• _PROBLEM STATEMENT_
Beginning with the line that contains "Write the FreeCAD" and ending with the line that contains "import Sketcher", reproduce each line exactly; include both and add nothing.

• _EXERCISE DATA_

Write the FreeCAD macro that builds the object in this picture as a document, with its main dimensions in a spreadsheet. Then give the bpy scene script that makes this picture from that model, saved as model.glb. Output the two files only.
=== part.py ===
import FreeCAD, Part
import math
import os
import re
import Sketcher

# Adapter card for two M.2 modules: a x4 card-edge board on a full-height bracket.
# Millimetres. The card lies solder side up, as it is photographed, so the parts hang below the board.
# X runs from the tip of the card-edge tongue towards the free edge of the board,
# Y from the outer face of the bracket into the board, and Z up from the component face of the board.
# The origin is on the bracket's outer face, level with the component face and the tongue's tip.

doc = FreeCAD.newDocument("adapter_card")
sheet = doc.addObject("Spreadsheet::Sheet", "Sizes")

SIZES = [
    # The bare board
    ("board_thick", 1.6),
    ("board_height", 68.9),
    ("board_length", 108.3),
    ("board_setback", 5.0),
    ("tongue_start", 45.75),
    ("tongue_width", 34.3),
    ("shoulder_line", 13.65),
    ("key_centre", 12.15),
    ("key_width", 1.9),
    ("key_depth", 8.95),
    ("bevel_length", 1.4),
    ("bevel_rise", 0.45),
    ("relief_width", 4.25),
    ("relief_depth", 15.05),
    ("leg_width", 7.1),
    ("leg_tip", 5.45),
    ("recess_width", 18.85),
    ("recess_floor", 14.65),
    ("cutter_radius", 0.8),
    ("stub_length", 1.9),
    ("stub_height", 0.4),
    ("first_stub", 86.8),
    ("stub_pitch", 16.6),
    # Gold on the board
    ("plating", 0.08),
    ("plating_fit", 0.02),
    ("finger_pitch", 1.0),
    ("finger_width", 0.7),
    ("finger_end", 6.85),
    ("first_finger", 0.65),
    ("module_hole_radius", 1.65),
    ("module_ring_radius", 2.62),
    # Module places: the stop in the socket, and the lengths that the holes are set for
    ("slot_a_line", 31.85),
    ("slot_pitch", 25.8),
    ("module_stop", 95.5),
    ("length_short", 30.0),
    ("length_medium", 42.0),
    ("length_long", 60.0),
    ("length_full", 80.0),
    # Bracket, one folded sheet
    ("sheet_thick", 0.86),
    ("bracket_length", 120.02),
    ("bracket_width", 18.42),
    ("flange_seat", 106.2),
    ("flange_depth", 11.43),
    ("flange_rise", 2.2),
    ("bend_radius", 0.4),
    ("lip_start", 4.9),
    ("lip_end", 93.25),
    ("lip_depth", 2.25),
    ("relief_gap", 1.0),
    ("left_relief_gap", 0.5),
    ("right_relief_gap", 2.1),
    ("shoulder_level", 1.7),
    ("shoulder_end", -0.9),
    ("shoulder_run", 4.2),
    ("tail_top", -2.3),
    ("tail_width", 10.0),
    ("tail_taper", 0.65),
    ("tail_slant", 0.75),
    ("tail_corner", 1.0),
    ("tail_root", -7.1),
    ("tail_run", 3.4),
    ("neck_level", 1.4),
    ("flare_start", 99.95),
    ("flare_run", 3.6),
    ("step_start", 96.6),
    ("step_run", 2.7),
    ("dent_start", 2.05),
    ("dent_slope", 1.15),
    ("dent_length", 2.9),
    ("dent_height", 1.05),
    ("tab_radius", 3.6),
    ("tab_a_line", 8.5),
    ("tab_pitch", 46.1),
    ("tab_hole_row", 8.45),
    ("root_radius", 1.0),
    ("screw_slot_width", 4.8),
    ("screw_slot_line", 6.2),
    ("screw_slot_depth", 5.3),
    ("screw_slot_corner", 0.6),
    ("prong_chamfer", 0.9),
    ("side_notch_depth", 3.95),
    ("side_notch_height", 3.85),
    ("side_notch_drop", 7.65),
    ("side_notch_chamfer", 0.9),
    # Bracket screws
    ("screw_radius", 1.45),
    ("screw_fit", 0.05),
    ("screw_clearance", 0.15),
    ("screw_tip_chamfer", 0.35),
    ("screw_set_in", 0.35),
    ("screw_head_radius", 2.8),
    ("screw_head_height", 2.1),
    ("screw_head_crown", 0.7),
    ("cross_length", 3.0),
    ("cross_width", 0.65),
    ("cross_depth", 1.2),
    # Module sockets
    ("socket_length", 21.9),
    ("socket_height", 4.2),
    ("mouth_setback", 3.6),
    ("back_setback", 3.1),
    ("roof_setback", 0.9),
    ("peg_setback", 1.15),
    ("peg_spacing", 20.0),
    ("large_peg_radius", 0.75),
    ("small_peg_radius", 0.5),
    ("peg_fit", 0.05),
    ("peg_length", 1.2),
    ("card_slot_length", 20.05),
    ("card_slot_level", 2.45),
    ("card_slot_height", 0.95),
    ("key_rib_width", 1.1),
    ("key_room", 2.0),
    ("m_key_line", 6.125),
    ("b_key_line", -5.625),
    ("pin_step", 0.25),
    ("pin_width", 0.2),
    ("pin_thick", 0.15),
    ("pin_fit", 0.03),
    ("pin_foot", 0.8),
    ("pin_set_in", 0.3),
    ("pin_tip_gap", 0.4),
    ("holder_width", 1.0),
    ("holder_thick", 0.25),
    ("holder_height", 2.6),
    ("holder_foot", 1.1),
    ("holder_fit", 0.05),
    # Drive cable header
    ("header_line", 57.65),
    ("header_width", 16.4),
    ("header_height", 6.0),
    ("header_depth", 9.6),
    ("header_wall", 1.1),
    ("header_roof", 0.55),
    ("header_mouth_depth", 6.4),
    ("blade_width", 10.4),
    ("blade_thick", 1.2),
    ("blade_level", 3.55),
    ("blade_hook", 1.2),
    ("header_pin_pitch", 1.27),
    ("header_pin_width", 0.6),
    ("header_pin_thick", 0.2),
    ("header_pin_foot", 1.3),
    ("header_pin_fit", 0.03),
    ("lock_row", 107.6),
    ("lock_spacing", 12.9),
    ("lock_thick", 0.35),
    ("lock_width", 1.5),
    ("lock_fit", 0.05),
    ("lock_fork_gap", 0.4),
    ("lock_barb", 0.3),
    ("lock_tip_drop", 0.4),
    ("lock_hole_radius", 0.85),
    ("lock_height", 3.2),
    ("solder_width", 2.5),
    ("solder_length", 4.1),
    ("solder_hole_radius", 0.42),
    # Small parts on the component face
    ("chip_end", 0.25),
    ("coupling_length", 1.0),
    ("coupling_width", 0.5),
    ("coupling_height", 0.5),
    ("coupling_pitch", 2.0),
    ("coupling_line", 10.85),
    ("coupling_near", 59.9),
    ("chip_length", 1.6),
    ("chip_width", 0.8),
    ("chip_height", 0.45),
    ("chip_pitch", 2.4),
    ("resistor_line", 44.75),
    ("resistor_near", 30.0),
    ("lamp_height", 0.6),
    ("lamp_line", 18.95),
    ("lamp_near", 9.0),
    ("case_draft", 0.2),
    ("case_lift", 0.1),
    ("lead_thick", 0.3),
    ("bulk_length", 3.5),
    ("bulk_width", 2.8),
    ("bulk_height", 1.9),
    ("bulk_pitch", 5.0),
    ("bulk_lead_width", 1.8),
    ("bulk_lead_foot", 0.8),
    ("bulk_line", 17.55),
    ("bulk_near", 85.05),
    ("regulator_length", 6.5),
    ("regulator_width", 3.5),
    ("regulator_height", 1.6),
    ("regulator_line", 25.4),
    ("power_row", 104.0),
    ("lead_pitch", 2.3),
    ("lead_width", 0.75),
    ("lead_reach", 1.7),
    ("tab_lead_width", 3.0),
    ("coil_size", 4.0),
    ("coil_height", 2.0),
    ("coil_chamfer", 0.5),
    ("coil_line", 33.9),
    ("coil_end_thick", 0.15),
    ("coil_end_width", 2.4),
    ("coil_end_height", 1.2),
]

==

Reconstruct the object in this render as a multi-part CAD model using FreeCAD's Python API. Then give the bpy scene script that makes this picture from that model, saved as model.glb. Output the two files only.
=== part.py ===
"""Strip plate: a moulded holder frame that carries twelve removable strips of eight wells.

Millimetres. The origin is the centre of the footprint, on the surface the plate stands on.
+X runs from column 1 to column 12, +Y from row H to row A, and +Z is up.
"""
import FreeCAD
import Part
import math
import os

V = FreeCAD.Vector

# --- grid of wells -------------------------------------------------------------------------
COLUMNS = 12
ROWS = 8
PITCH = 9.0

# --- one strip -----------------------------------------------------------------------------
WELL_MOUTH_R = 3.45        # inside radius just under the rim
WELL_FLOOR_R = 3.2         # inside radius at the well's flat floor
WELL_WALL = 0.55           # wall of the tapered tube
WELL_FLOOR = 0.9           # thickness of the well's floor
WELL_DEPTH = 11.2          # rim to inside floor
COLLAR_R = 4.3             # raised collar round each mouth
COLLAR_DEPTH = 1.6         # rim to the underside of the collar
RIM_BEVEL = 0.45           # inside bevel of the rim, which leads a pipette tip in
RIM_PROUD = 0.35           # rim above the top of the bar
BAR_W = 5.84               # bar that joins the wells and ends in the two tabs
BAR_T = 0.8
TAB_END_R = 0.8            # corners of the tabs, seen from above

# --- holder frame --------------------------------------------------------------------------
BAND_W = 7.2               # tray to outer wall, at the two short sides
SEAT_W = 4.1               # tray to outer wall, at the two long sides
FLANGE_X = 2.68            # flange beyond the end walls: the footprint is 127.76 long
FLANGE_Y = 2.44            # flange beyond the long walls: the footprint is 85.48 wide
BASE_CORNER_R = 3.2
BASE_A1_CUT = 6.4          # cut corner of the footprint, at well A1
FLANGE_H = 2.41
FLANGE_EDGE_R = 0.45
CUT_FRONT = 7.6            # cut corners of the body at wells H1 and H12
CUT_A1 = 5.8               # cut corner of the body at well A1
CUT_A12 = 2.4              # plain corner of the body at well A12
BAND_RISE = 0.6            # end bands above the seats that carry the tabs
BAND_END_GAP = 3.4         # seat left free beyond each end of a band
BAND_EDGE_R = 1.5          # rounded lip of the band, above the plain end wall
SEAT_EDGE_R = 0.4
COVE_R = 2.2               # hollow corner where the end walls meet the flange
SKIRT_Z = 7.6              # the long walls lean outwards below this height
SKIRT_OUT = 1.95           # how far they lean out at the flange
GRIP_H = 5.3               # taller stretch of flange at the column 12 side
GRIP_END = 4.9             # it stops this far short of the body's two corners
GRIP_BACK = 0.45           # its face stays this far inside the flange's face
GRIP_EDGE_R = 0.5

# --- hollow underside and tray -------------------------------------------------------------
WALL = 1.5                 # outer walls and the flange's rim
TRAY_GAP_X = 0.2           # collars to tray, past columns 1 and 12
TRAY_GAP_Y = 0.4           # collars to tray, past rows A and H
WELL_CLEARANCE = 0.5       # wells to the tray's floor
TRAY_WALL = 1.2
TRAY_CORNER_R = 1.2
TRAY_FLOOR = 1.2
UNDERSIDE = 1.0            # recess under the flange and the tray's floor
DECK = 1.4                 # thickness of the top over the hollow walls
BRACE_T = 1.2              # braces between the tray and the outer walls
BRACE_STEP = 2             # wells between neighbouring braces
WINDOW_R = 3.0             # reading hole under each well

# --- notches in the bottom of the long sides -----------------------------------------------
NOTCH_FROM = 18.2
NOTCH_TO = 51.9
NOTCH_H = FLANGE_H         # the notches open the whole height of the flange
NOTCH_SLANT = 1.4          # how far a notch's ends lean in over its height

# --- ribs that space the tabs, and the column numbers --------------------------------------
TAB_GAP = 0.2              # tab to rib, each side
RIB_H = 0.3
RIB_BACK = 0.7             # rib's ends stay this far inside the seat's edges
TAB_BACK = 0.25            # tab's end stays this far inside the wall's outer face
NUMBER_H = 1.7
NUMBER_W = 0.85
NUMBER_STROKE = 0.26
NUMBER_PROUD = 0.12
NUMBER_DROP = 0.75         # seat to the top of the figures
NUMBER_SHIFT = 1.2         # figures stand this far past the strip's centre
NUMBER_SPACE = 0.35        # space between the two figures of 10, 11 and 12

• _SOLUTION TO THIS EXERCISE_
Write the FreeCAD macro that builds the object in this picture as a document, with its main dimensions in a spreadsheet. Then give the bpy scene script that makes this picture from that model, saved as model.glb. Output the two files only.
=== part.py ===
import FreeCAD, Part
import math
import os
import re
import Sketcher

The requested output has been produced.